### INPUT ROWS
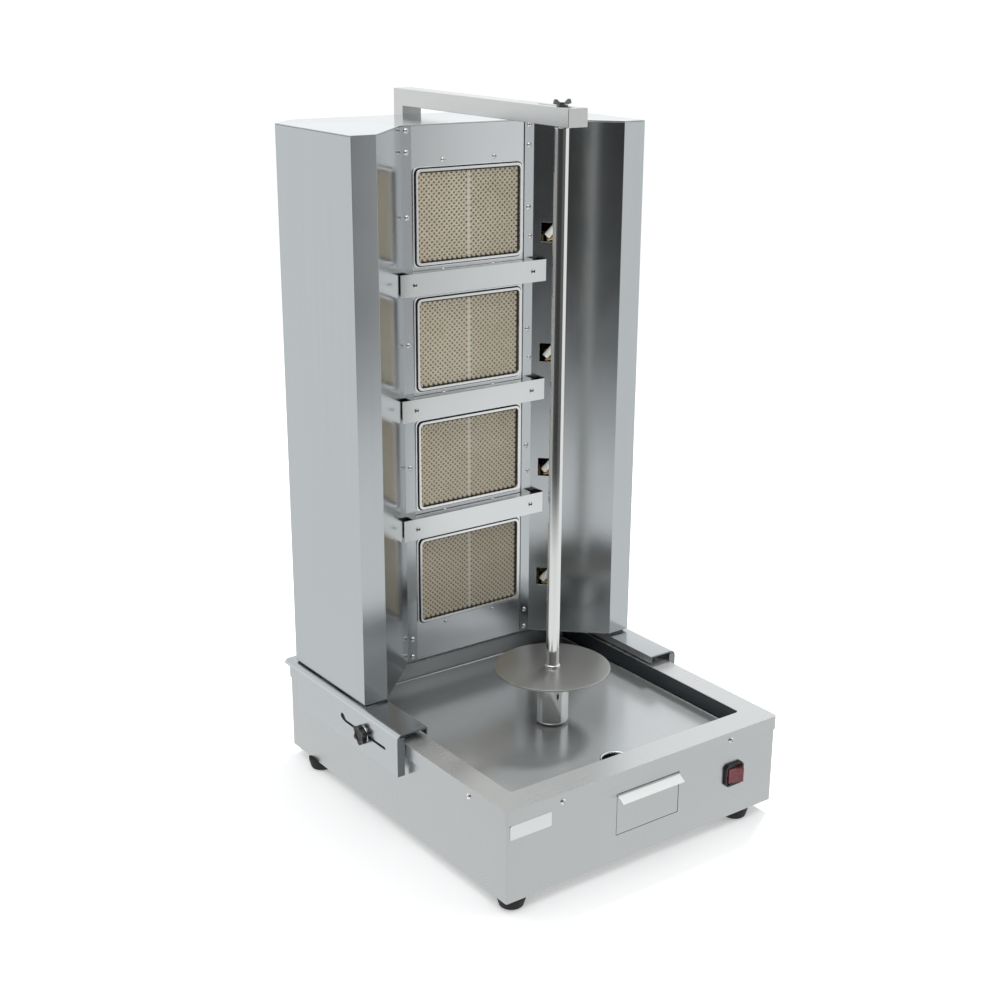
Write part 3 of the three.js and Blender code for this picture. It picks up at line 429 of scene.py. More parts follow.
def moulded(name, colour, rough, grain_mm=0.9, bump=0.25, spread=0.35):
    """Moulded plastic or rubber: fine texture, slight fading and dust in the tone."""
    paint = Paint(name)
    cloud = paint.noise(30.0, 3.0)
    grit = paint.noise(1.0 / (grain_mm * MM), 2.0)
    light = tuple(min(c * (1 + spread) + 0.004, 1) for c in colour)
    paint.colour(paint.mix(paint.span(cloud, 0.3, 0.75, 0, 1), colour, light))
    paint.roughness(paint.span(cloud, 0.3, 0.7, rough - 0.06, rough + 0.08))
    paint.bump(grit, bump, 0.06)
    return paint.material


CASING = steel("casing_satin", 0.54, 0.165, "z", (0.96, 1.0, 1.02))
CALM = {"streak": 0.006, "fine_spread": 0.002}      # the base's sheet is smoother than the tower's
BASE_STEEL = steel("base_satin", 0.56, 0.28, "x_coarse", (0.985, 1.0, 1.0), **CALM)
DECK_STEEL = steel("deck_satin", 0.56, 0.28, "x_coarse", (0.985, 1.0, 0.995), **CALM)
DRAWER_STEEL = steel("drawer_front_satin", 0.56, 0.28, "x_coarse", (0.985, 1.0, 1.0), **CALM)
TRAY_STEEL = steel("tray_rolled_sheet", 0.53, 0.21, "x", (0.97, 1.0, 1.01), smudge=0.03, metallic=0.56)
PANEL_STEEL = steel("burner_wall_sheet", 0.72, 0.19, "z", (0.98, 1.0, 1.01))
STRIP_STEEL = steel("strip_bright_sheet", 0.80, 0.24, "x", (0.985, 1.0, 0.995))
ARM_STEEL = steel("arm_tube", 0.66, 0.26, "y", (1.0, 0.995, 0.985))
SHAFT_STEEL = steel("polished_shaft", 0.78, 0.09, "z", (1.0, 1.0, 0.975), streak=0.05, smudge=0.02)
DISC_STEEL = steel("disc_satin", 0.42, 0.30, "x", (1.0, 1.0, 0.96), metallic=0.8)
DULL = steel("dull_sheet", 0.40, 0.42, "x")
ZINC = steel("screw_zinc", 0.86, 0.20, "z", (1.0, 0.99, 0.96))
WING_STEEL = steel("wing_screw_oxide", 0.22, 0.35, "z", (0.95, 1.0, 1.03))
BRACKET_STEEL = steel("bracket_rolled", 0.57, 0.24, "y", (0.965, 1.0, 1.02), streak=0.006, metallic=0.95)
BEAD_STEEL = steel("burner_bead", 0.88, 0.24, "z")
BLACK = moulded("black_moulding", (0.012, 0.012, 0.013), 0.42)
RUBBER = moulded("black_rubber_foot", (0.014, 0.014, 0.014), 0.75, 1.6, 0.4)
CAST = moulded("grey_cast_housing", (0.10, 0.105, 0.11), 0.55, 1.2, 0.5)


def brass_material():
    """Turned brass, from bright to slightly brown."""
    paint = Paint("machined_brass").set(Metallic=1.0)
    rings = paint.noise(1.0, 3.0, 0.6, (160, 160, 160))
    cloud = paint.noise(25.0, 3.0)
    paint.colour(paint.mix(paint.span(cloud, 0.3, 0.7, 0, 1), (0.55, 0.38, 0.14), (0.78, 0.58, 0.28)))
    paint.roughness(paint.span(rings, 0.3, 0.7, 0.22, 0.38))
    paint.bump(rings, 0.1, 0.05)
    return paint.material


GAS_HOLE_WAVE = (2160.0, 2300.0)         # radians per metre: fine gas holes 2.9 x 2.7 mm apart


def ceramic_material():
    """Tan fired plaque: warm at the left edge, olive towards the right, a paler seam in the middle, chalky."""
    paint = Paint("burner_ceramic_tan")
    cloud = paint.noise(18.0, 4.0, 0.6)
    grit = paint.noise(900.0, 2.0)
    tone = paint.mix(paint.span(cloud, 0.35, 0.65, 0, 1), (0.53, 0.46, 0.34), (0.60, 0.54, 0.42))
    tone = paint.mix(paint.span(grit, 0.35, 0.7, 0, 0.6), tone, (0.72, 0.68, 0.57))
    across = paint.axis("X")
    tone = paint.mix(paint.span(across, -0.05, 0.09, 0, 0.3), tone, (0.40, 0.38, 0.28))
    tone = paint.mix(paint.span(across, -0.072, -0.09, 0, 0.35), tone, (0.66, 0.47, 0.30))
    from_seam = paint.math("ABSOLUTE", across, 0.0)
    tone = paint.mix(paint.span(from_seam, 0.0032, 0.0018, 0, 0.6), tone, (0.62, 0.62, 0.57))
    # painted shade: the fine gas holes are painted as dark dots for the shade inside them
    wave_x = paint.math("SINE", paint.math("MULTIPLY", across, GAS_HOLE_WAVE[0]), 0.0)
    wave_z = paint.math("SINE", paint.math("MULTIPLY", paint.axis("Z"), GAS_HOLE_WAVE[1]), 0.0)
    hole = paint.span(paint.math("MULTIPLY", wave_x, wave_z), 0.55, 0.8, 0, 0.55)
    paint.colour(paint.mix(hole, tone, (0.20, 0.17, 0.12)))
    paint.roughness(paint.span(cloud, 0.3, 0.7, 0.8, 0.95))
    paint.bump(grit, 0.5, 0.1)
    return paint.material


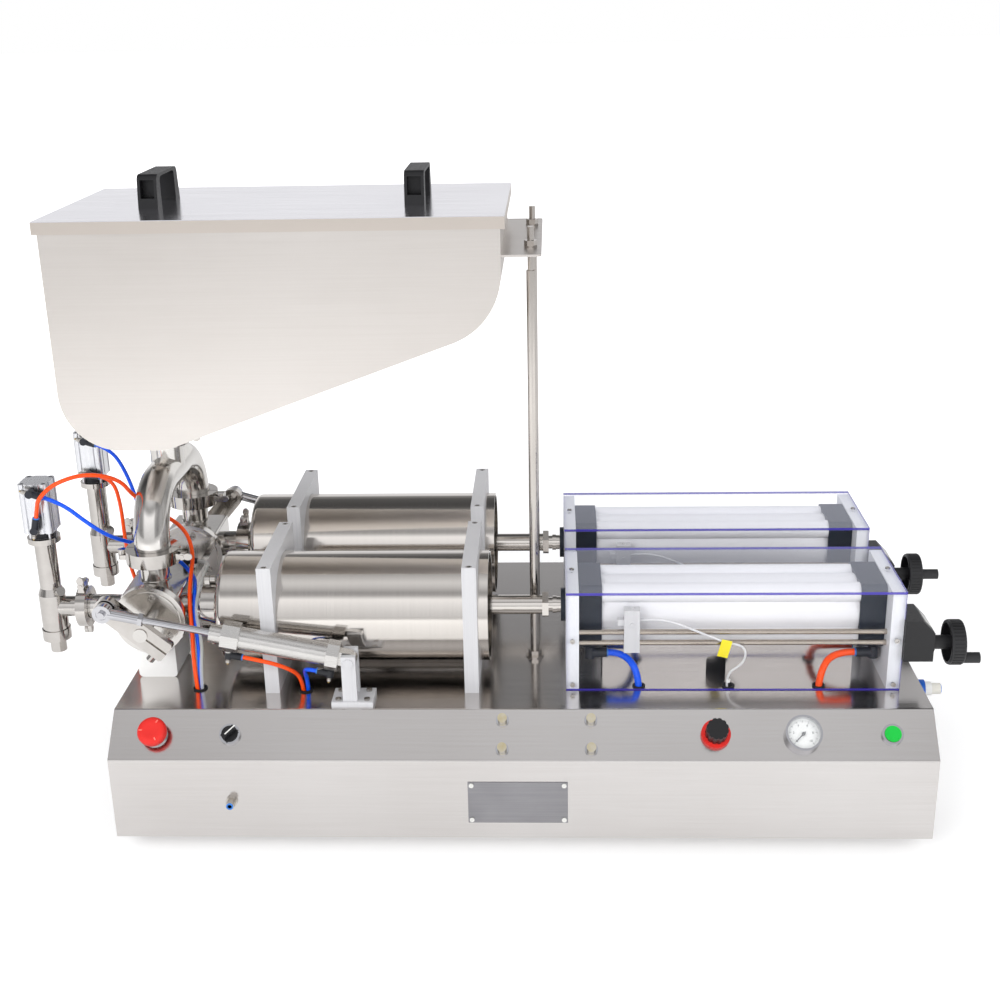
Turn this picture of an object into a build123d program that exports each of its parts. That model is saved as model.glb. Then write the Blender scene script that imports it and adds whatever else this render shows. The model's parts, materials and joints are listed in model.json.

### WRITTEN PROBLEM
Your task is to repeat the data exactly; please include every line.

### FULL RESPONSE
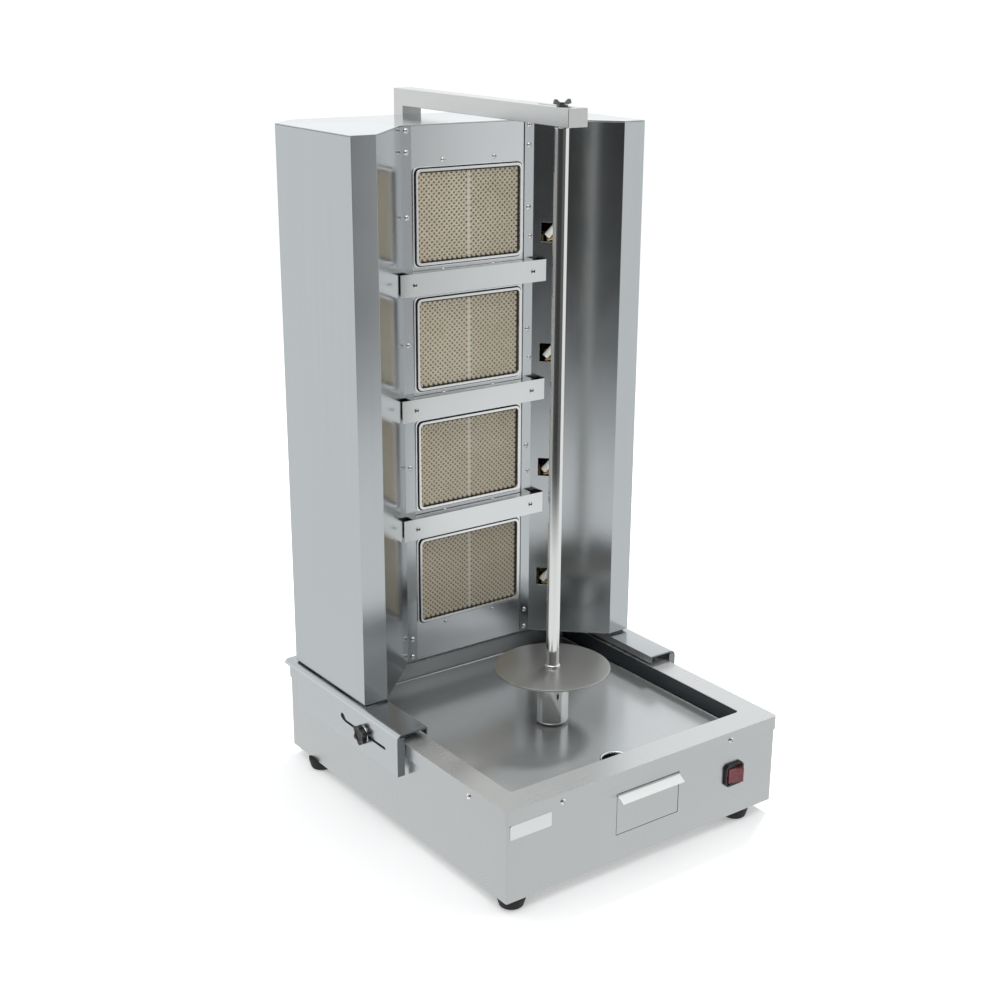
Write part 3 of the three.js and Blender code for this picture. It picks up at line 429 of scene.py. More parts follow.
def moulded(name, colour, rough, grain_mm=0.9, bump=0.25, spread=0.35):
    """Moulded plastic or rubber: fine texture, slight fading and dust in the tone."""
    paint = Paint(name)
    cloud = paint.noise(30.0, 3.0)
    grit = paint.noise(1.0 / (grain_mm * MM), 2.0)
    light = tuple(min(c * (1 + spread) + 0.004, 1) for c in colour)
    paint.colour(paint.mix(paint.span(cloud, 0.3, 0.75, 0, 1), colour, light))
    paint.roughness(paint.span(cloud, 0.3, 0.7, rough - 0.06, rough + 0.08))
    paint.bump(grit, bump, 0.06)
    return paint.material


CASING = steel("casing_satin", 0.54, 0.165, "z", (0.96, 1.0, 1.02))
CALM = {"streak": 0.006, "fine_spread": 0.002}      # the base's sheet is smoother than the tower's
BASE_STEEL = steel("base_satin", 0.56, 0.28, "x_coarse", (0.985, 1.0, 1.0), **CALM)
DECK_STEEL = steel("deck_satin", 0.56, 0.28, "x_coarse", (0.985, 1.0, 0.995), **CALM)
DRAWER_STEEL = steel("drawer_front_satin", 0.56, 0.28, "x_coarse", (0.985, 1.0, 1.0), **CALM)
TRAY_STEEL = steel("tray_rolled_sheet", 0.53, 0.21, "x", (0.97, 1.0, 1.01), smudge=0.03, metallic=0.56)
PANEL_STEEL = steel("burner_wall_sheet", 0.72, 0.19, "z", (0.98, 1.0, 1.01))
STRIP_STEEL = steel("strip_bright_sheet", 0.80, 0.24, "x", (0.985, 1.0, 0.995))
ARM_STEEL = steel("arm_tube", 0.66, 0.26, "y", (1.0, 0.995, 0.985))
SHAFT_STEEL = steel("polished_shaft", 0.78, 0.09, "z", (1.0, 1.0, 0.975), streak=0.05, smudge=0.02)
DISC_STEEL = steel("disc_satin", 0.42, 0.30, "x", (1.0, 1.0, 0.96), metallic=0.8)
DULL = steel("dull_sheet", 0.40, 0.42, "x")
ZINC = steel("screw_zinc", 0.86, 0.20, "z", (1.0, 0.99, 0.96))
WING_STEEL = steel("wing_screw_oxide", 0.22, 0.35, "z", (0.95, 1.0, 1.03))
BRACKET_STEEL = steel("bracket_rolled", 0.57, 0.24, "y", (0.965, 1.0, 1.02), streak=0.006, metallic=0.95)
BEAD_STEEL = steel("burner_bead", 0.88, 0.24, "z")
BLACK = moulded("black_moulding", (0.012, 0.012, 0.013), 0.42)
RUBBER = moulded("black_rubber_foot", (0.014, 0.014, 0.014), 0.75, 1.6, 0.4)
CAST = moulded("grey_cast_housing", (0.10, 0.105, 0.11), 0.55, 1.2, 0.5)


def brass_material():
    """Turned brass, from bright to slightly brown."""
    paint = Paint("machined_brass").set(Metallic=1.0)
    rings = paint.noise(1.0, 3.0, 0.6, (160, 160, 160))
    cloud = paint.noise(25.0, 3.0)
    paint.colour(paint.mix(paint.span(cloud, 0.3, 0.7, 0, 1), (0.55, 0.38, 0.14), (0.78, 0.58, 0.28)))
    paint.roughness(paint.span(rings, 0.3, 0.7, 0.22, 0.38))
    paint.bump(rings, 0.1, 0.05)
    return paint.material


GAS_HOLE_WAVE = (2160.0, 2300.0)         # radians per metre: fine gas holes 2.9 x 2.7 mm apart


def ceramic_material():
    """Tan fired plaque: warm at the left edge, olive towards the right, a paler seam in the middle, chalky."""
    paint = Paint("burner_ceramic_tan")
    cloud = paint.noise(18.0, 4.0, 0.6)
    grit = paint.noise(900.0, 2.0)
    tone = paint.mix(paint.span(cloud, 0.35, 0.65, 0, 1), (0.53, 0.46, 0.34), (0.60, 0.54, 0.42))
    tone = paint.mix(paint.span(grit, 0.35, 0.7, 0, 0.6), tone, (0.72, 0.68, 0.57))
    across = paint.axis("X")
    tone = paint.mix(paint.span(across, -0.05, 0.09, 0, 0.3), tone, (0.40, 0.38, 0.28))
    tone = paint.mix(paint.span(across, -0.072, -0.09, 0, 0.35), tone, (0.66, 0.47, 0.30))
    from_seam = paint.math("ABSOLUTE", across, 0.0)
    tone = paint.mix(paint.span(from_seam, 0.0032, 0.0018, 0, 0.6), tone, (0.62, 0.62, 0.57))
    # painted shade: the fine gas holes are painted as dark dots for the shade inside them
    wave_x = paint.math("SINE", paint.math("MULTIPLY", across, GAS_HOLE_WAVE[0]), 0.0)
    wave_z = paint.math("SINE", paint.math("MULTIPLY", paint.axis("Z"), GAS_HOLE_WAVE[1]), 0.0)
    hole = paint.span(paint.math("MULTIPLY", wave_x, wave_z), 0.55, 0.8, 0, 0.55)
    paint.colour(paint.mix(hole, tone, (0.20, 0.17, 0.12)))
    paint.roughness(paint.span(cloud, 0.3, 0.7, 0.8, 0.95))
    paint.bump(grit, 0.5, 0.1)
    return paint.material


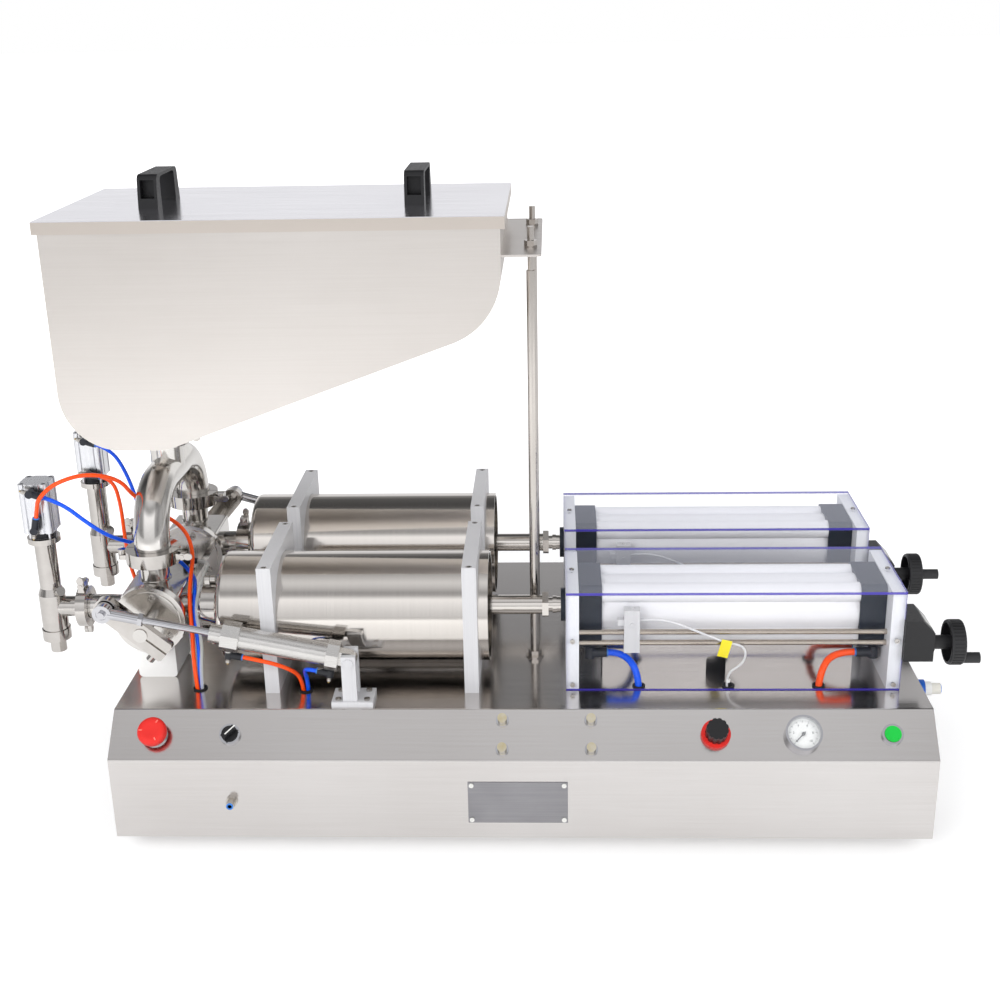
Turn this picture of an object into a build123d program that exports each of its parts. That model is saved as model.glb. Then write the Blender scene script that imports it and adds whatever else this render shows. The model's parts, materials and joints are listed in model.json.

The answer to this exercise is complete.